- _Work required_: Where a line in the listing below contains the word "from", copy that line.
☆ ☆ ☆ ☆ ☆
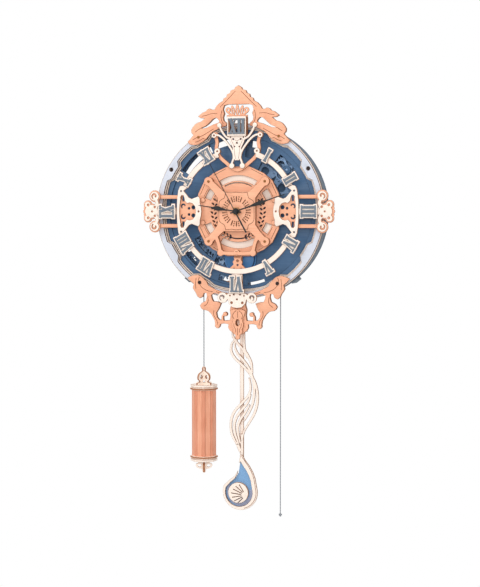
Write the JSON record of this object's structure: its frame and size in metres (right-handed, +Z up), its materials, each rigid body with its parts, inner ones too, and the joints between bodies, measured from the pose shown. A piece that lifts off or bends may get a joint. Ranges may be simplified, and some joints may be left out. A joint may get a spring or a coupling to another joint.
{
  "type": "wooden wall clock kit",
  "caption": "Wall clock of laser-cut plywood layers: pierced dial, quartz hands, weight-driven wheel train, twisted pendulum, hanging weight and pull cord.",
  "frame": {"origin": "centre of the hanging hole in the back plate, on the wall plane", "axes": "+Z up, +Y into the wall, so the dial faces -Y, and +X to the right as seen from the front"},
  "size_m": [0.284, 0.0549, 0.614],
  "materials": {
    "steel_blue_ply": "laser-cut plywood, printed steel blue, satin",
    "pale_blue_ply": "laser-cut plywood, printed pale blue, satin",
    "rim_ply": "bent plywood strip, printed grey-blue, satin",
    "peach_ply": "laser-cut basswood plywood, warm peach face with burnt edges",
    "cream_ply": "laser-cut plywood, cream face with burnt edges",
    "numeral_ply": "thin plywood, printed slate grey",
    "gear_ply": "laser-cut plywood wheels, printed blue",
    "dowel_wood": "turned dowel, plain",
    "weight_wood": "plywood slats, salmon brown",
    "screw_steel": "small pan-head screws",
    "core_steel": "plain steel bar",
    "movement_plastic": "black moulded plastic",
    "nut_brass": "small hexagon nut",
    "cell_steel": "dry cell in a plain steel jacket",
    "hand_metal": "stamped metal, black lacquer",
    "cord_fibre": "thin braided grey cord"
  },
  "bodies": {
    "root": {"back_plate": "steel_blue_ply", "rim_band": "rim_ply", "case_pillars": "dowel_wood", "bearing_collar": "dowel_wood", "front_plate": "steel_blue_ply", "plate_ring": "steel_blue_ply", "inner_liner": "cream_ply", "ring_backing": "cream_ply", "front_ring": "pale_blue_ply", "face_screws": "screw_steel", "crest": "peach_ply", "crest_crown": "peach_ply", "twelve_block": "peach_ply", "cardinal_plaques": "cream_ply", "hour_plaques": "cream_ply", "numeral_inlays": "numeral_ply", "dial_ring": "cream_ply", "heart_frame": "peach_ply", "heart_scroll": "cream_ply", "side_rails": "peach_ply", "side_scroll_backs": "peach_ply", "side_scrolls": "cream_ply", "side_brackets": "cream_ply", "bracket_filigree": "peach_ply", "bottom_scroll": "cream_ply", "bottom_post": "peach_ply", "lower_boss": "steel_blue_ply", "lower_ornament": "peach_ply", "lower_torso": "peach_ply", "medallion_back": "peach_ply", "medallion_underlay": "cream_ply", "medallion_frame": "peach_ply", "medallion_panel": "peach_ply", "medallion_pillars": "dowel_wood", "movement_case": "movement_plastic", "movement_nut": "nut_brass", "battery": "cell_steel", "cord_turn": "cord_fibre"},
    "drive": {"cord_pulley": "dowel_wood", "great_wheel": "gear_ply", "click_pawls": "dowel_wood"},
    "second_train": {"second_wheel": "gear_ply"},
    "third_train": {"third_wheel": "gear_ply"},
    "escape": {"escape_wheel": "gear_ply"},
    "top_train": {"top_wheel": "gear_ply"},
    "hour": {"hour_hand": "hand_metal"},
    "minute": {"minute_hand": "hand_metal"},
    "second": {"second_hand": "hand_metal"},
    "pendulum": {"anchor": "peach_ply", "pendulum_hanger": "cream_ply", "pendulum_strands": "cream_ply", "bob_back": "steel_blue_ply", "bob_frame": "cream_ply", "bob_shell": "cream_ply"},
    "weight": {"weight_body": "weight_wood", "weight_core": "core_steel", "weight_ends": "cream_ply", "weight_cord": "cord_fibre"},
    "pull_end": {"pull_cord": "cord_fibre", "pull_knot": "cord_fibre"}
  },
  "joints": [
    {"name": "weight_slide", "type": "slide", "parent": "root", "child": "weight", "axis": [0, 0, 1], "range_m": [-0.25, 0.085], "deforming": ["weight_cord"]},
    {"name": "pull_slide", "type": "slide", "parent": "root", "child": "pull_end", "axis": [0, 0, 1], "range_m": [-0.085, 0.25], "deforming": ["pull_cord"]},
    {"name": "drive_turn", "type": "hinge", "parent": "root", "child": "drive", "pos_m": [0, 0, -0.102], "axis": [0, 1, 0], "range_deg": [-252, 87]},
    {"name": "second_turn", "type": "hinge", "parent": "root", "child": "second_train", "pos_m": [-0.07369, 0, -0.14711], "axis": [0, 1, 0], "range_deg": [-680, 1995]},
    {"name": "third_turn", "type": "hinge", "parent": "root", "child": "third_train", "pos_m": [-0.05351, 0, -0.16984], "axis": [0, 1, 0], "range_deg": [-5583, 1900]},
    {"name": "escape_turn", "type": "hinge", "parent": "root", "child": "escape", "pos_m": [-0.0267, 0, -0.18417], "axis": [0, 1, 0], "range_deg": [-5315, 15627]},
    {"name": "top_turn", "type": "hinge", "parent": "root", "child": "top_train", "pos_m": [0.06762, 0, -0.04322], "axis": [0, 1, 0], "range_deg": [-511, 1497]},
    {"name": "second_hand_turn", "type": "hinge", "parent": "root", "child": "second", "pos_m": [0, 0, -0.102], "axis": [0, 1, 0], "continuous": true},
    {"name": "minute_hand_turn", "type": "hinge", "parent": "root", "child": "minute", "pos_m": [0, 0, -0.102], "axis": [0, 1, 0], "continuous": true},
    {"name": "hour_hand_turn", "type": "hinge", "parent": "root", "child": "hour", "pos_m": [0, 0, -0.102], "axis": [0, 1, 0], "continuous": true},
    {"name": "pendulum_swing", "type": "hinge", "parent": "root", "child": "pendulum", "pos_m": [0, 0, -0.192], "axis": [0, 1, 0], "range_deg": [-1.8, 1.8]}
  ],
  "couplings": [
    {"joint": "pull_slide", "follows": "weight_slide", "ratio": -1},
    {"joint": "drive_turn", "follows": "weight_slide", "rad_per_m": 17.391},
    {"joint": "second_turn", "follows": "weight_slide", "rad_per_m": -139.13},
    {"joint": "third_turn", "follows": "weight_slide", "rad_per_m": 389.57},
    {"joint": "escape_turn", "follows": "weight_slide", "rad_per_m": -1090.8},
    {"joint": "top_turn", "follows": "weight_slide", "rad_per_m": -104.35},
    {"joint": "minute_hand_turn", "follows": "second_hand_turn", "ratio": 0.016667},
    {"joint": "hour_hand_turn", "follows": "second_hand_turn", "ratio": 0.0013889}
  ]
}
☆ ☆ ☆ ☆ ☆
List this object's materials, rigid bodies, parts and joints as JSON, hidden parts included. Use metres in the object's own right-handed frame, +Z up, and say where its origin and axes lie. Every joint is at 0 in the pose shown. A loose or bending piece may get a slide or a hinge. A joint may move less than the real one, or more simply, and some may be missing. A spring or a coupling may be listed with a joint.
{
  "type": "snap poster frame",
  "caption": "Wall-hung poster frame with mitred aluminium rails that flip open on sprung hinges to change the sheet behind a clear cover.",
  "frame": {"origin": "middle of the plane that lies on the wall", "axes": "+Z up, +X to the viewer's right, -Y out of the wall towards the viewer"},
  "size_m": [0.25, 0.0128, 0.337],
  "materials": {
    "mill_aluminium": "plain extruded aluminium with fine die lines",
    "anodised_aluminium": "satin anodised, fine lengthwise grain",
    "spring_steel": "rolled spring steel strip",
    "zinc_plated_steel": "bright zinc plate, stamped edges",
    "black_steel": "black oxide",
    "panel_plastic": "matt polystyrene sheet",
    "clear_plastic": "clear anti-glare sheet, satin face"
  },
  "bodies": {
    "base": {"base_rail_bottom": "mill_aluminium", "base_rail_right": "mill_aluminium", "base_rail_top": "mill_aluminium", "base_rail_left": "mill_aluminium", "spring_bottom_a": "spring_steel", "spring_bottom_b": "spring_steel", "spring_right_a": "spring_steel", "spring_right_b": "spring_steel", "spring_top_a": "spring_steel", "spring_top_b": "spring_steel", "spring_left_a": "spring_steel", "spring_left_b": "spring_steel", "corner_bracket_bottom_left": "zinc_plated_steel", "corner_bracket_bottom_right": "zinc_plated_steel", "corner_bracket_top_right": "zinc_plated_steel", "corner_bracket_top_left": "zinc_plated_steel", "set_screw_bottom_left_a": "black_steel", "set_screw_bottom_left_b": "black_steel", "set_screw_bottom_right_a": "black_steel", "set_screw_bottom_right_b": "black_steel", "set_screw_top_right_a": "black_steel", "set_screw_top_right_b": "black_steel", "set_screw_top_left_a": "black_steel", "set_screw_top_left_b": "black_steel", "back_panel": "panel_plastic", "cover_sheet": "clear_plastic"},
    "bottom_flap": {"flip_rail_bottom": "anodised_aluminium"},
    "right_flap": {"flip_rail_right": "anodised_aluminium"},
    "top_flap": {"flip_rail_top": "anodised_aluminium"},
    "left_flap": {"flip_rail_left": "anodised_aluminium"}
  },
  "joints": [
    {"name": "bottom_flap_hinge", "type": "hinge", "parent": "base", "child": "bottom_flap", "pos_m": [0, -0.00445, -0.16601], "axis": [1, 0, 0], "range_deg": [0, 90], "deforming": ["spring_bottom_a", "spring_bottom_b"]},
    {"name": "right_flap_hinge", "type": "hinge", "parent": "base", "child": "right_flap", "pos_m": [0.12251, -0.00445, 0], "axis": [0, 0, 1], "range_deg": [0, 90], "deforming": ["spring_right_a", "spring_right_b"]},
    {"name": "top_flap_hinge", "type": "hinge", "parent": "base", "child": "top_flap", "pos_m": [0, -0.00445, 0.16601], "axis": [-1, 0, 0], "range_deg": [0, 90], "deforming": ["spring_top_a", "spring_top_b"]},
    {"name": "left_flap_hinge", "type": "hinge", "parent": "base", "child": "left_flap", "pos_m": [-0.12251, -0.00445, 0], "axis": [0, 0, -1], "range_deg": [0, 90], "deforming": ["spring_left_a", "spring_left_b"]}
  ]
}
☆ ☆ ☆ ☆ ☆
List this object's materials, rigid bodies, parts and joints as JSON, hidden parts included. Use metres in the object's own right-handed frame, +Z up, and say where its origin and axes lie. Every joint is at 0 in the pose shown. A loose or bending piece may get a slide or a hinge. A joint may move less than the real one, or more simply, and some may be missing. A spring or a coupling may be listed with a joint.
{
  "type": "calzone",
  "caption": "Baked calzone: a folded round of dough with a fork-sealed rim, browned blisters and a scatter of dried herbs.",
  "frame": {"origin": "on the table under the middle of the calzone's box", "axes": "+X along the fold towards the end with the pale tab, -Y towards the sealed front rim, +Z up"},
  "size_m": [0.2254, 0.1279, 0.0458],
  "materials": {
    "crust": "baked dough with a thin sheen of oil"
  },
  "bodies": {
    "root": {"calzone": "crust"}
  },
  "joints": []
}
☆ ☆ ☆ ☆ ☆
- _Solution for this task_:
Write the JSON record of this object's structure: its frame and size in metres (right-handed, +Z up), its materials, each rigid body with its parts, inner ones too, and the joints between bodies, measured from the pose shown. A piece that lifts off or bends may get a joint. Ranges may be simplified, and some joints may be left out. A joint may get a spring or a coupling to another joint.
  "frame": {"origin": "centre of the hanging hole in the back plate, on the wall plane", "axes": "+Z up, +Y into the wall, so the dial faces -Y, and +X to the right as seen from the front"},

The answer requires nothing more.